Former Suns F Ish Wainright returns ‘home’ in Phoenix after going to Blazers

Jan 1, 2024, 7:24 PM | Updated: 7:35 pm

Ish Wainright #23 of the Portland Trail Blazers reacts during the first quarter against the Dallas ...

Ish Wainright #23 of the Portland Trail Blazers reacts during the first quarter against the Dallas Mavericks at Moda Center on December 16, 2023 in Portland, Oregon. (Photo by Amanda Loman/Getty Images)

(Photo by Amanda Loman/Getty Images)

PHOENIX — Ish Wainright only spent two seasons in Phoenix but you would have guessed his Suns tenure was for a decade after the amount of quick reunions he had across Footprint Center on Monday.

From owner Mat Ishbia to a video coordinator or that security guard he’d walk by every day, the Portland Trail Blazers forward Ish Wainright was unsurprisingly greeted quite positively by the fans when he got welcomed back.

Just like it was for The Twins, this was a very emotional night for Wainright. An undrafted player out of Baylor in 2017, Wainright spent four years working his way to the NBA. Phoenix was the team to give him a chance on a two-way contract and he became a terrific development story for the program.

He grew into a reliable, trustworthy option on the back-half of the bench. Whether it was injuries or something not flowing on a night Wainright initially wasn’t going to play, he took advantage of every opportunity across those two years.

His true value, however, came with the person he is in the locker room and the worker he is in the gym. He was a beloved teammate and how hard he played through that made it easy for everyone to latch onto him.

“Not just the players but the workers,” Wainright told Arizona Sports of the people he was seeing again on Monday, referencing fans and security workers by name. “Just seeing everybody, just seeing all the familiar faces I haven’t seen in a minute. Emotions is running.”

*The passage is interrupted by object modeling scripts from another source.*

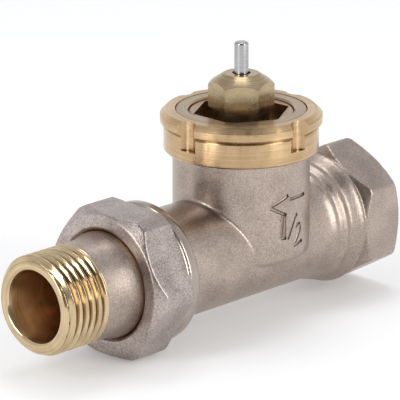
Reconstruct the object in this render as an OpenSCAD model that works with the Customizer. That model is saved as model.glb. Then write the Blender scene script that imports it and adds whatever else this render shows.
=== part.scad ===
// Straight radiator control valve: forged body, clamp collar, screwed-in valve
// insert with a spring-loaded spindle, gland with pressure pin, and a union tail.
// Origin: where the pipe axis meets the stem axis. +X runs to the female inlet,
// -X to the tailpiece, +Z up the stem. All sizes are in millimetres.

/* [Reach] */
// Stem axis to the face of the female inlet
inlet_reach = 35.5; // [34.5:0.5:42]
// Stem axis to the end of the tailpiece
outlet_reach = 60.7; // [58:0.1:72]
// Stem axis to the seat face of the union
seat_reach = 34.5; // [33:0.5:37]

/* [Forged body] */
// Diameter of the outlet spigot behind the union thread
spigot_d = 23.5; // [22.6:0.1:25]
// Diameter of the neck below the collar
neck_d = 28.8; // [28.4:0.1:30.5]
// Diameter of the neck where the collar sits
neck_rim_d = 27.6; // [26.6:0.1:28.2]
// Top of the neck above the pipe axis
neck_top = 28.95; // [28.6:0.05:30]
// How far the neck reaches below the pipe axis
neck_foot = 1.8; // [1.2:0.1:3]
// Radius of the neck's bottom edge
neck_round = 1.6; // [0.8:0.1:2]
// Chamfer at the neck's top edges
neck_edge = 0.3; // [0.1:0.05:0.5]
// Diameter of the larger ring on the flare
barrel_d = 26.2; // [25.8:0.1:27]
// Depth of the hollow behind that ring
ring_dip = 0.3; // [0.1:0.05:0.4]
// Diameter of the shoulder ring next to the inlet hexagon
shoulder_d = 28.6; // [28:0.1:29.2]

/* [Inlet hexagon] */
// Width across the flats
inlet_af = 27; // [26:0.5:29]
// Length of the hexagon
inlet_hex_len = 10.7; // [9:0.1:11.4]
// Diameter over the blunted corners
inlet_corner_d = 30.6; // [30.4:0.1:31]
// Depth of the turned chamfer at the inlet face
inlet_face_chamfer = 1.4; // [0.8:0.1:1.8]
// Depth of the turned chamfer beside the shoulder ring
inlet_back_chamfer = 1.6; // [0.8:0.1:2]

/* [Waterway] */
// Bore of the inlet thread
inlet_bore_d = 18.64; // [18:0.02:19.4]
// Depth of the inlet thread
inlet_thread_len = 14; // [12:0.5:15]
// Countersink at the mouth of the inlet thread
inlet_mouth = 1.1; // [0.5:0.1:1.5]
// Diameter of the eccentric way under the seat
low_way_d = 11; // [9.5:0.1:11.4]
// Bore behind the union
outlet_bore_d = 16.8; // [16:0.1:17.6]
// Depth of that bore from the seat face
outlet_bore_len = 17; // [15:0.5:19]
// Diameter of the eccentric way above the seat
high_way_d = 10.4; // [9:0.1:10.6]
// How far each eccentric way stays inside the bore it leads into
way_step = 0.3; // [0.2:0.05:0.6]

/* [Seat] */
// Seat face above the pipe axis
seat_h = 4.5; // [4.2:0.1:5]
// Bore of the seat
seat_bore_d = 10; // [9:0.1:10.6]
// Width of the raised lip round the seat bore
lip_w = 1.4; // [1:0.1:1.6]
// Height of the lip over the floor of the chamber
lip_h = 1.2; // [0.8:0.1:1.6]

/* [Clamp collar] */
// Outer diameter of the collar
collar_d = 34; // [33.6:0.1:36]
// Diameter of its lower band
collar_band_d = 32.5; // [31.8:0.1:33]
// Height of the collar
collar_h = 8.74; // [8:0.02:9.4]
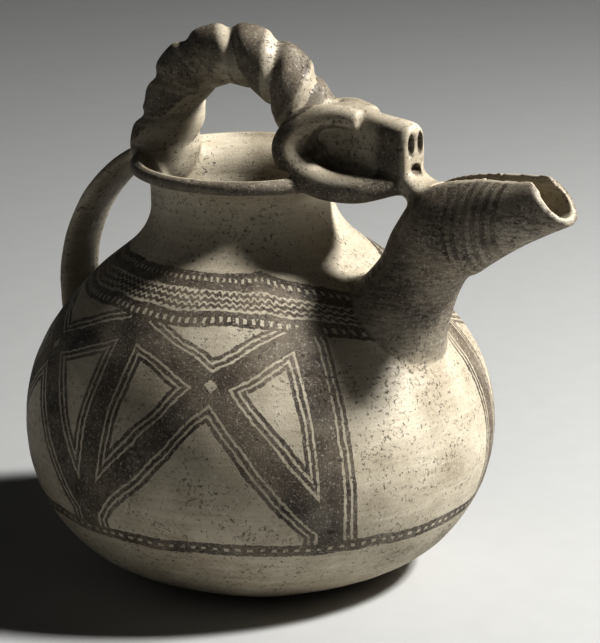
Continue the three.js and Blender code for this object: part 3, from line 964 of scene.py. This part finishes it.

What did those connections mean to him?

“Everything. Literally everything,” he said. “From the ball boys to the workers to the fans. … to fans that travel not just from Phoenix but from like every other city. Just little things like that.”

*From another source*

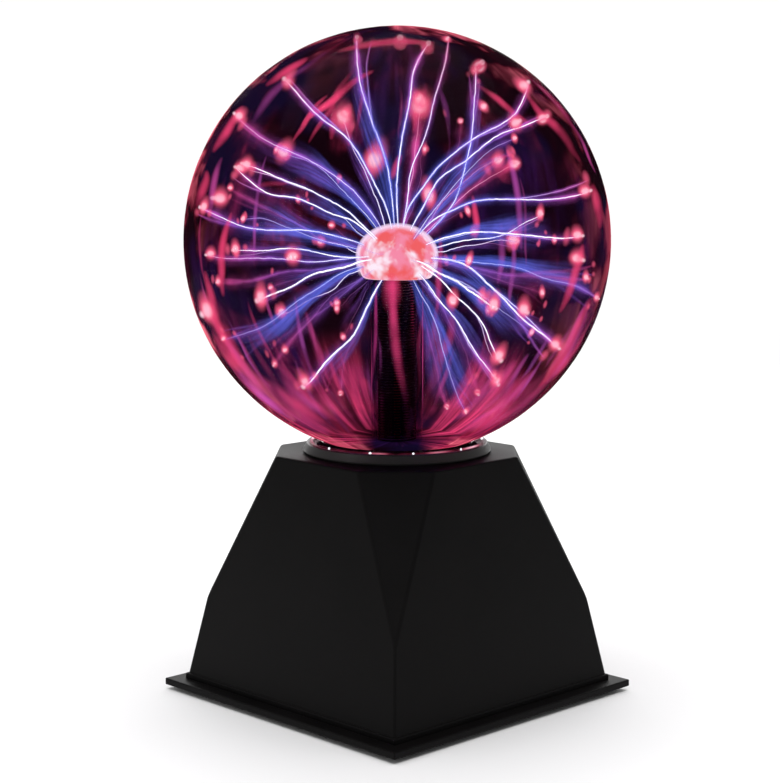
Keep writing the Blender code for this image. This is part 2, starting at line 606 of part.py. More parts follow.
def make_power_stage(shop):
    sink_x, sink_y, sink_height = 0.0200, -0.0180, 0.0280
    sink_middle = ON_BOARD + sink_height / 2
    fin, pitch, plate_thick, fin_length = 0.0012, 0.0050, 0.0030, 0.0080
    sink = shop.boxes("heat_sink", [((sink_x, sink_y + plate_thick / 2, sink_middle),
                                     (6 * pitch, plate_thick, sink_height))], "aluminium")
    root = 0.0010                       # how far a fin runs into the plate
    fins = [((sink_x + pitch * (i - 2.5), sink_y - (fin_length - root) / 2, sink_middle),
             (fin, fin_length + root, sink_height - 0.0004)) for i in range(6)]
    join(sink, shop.boxes("sink_fins", fins))
    face = sink_y + plate_thick
    screw_z = ON_BOARD + 0.0210
    cut(sink, shop.rods("sink_bore", [((sink_x, sink_y - 0.001, screw_z), (sink_x, face + 0.001, screw_z),
                                       PILOT_RADIUS)], segments=12))
    tab_back = face + GAP
    tab_thick = 0.0013
    transistor = shop.boxes("power_transistor", [
        ((sink_x, tab_back + 0.0022, ON_BOARD + 0.0110), (0.0100, 0.0044, 0.0090)),
    ], "epoxy")
    tab = shop.boxes("transistor_tab", [
        ((sink_x, tab_back + tab_thick / 2 + 0.00001, ON_BOARD + 0.0165), (0.0098, tab_thick, 0.0160))])
    legs = shop.boxes("transistor_legs", [
        ((sink_x + 0.00254 * i, tab_back + 0.0025, ON_BOARD + 0.0035), (0.0008, 0.0006, 0.0070))
        for i in (-1, 0, 1)])
    join(transistor, tab, legs)
    cut(transistor, shop.rods("tab_bore", [((sink_x, face, screw_z), (sink_x, face + 0.004, screw_z),
                                            PILOT_RADIUS)], segments=12))
    pan_screw(shop, "transistor_screw", (sink_x, tab_back + tab_thick + GAP, screw_z), 0.0080,
              (-math.pi / 2, 0, 0))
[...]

The connection extended to the city itself.

“I still have things going on this summer in Phoenix,” he said. “Phoenix is home. I’m not gonna be like, ‘Oh, this is not home.’ No. Phoenix is home. My mom loves it here, my lady lives here, my family’s here too. I will be looking for a house eventually.”

Wainright, who was claimed by the Blazers off waivers in October after the Deandre Ayton trade created a Suns roster logjam, moves to a Portland team that is a seamless fit. Head coach Chauncey Billups is trying to establish the foundation of his basketball culture around the promising young talent of Ayton, Scoot Henderson, Anfernee Simons and Shaedon Sharpe.

It cannot be emphasized enough how much guys like Wainright matter in achieving that.

“Obviously he can play basketball,” Billups said. “He knows how to play. You put him in there, he’s always a plus guy. He’s vocal, he talks. But when you’re starting and trying to build something, you need guys like Ish that are gonna push your message.”

Billups confirmed players that go on journeys like Wainright’s to get to the league come with certain traits.

“They haven’t been given anything,” Billups said. “In fact, not only have they not been given anything, nobody ever thought they would be here. It comes with part of who they are. You have to do everything right. You have to be about the right things. No matter if you’re playing or not or you’re getting minutes or not, you still have to maintain and be the same person. You have to be positive, you gotta be a positive guy in that locker room. He’s that person. Period.”

Wainright had the unique perspective of entering the NBA and joining a top-tier team that was just coming off a Finals appearance. The 29-year-old gets to take everything he absorbed and put it toward making a long career out of this.

“I’ve been around elite players, Hall of Famers, even guys I’m about to play against right now,” Wainright said. “I learned from [Chris Paul], I learned from Jae Crowder, JaVale McGee — guys that have won championships. [Kevin Durant] and [Devin Booker] and all those guys. So I’m just taking whatever they taught me and installing it into the younger generation, the younger guys that’s on the team.”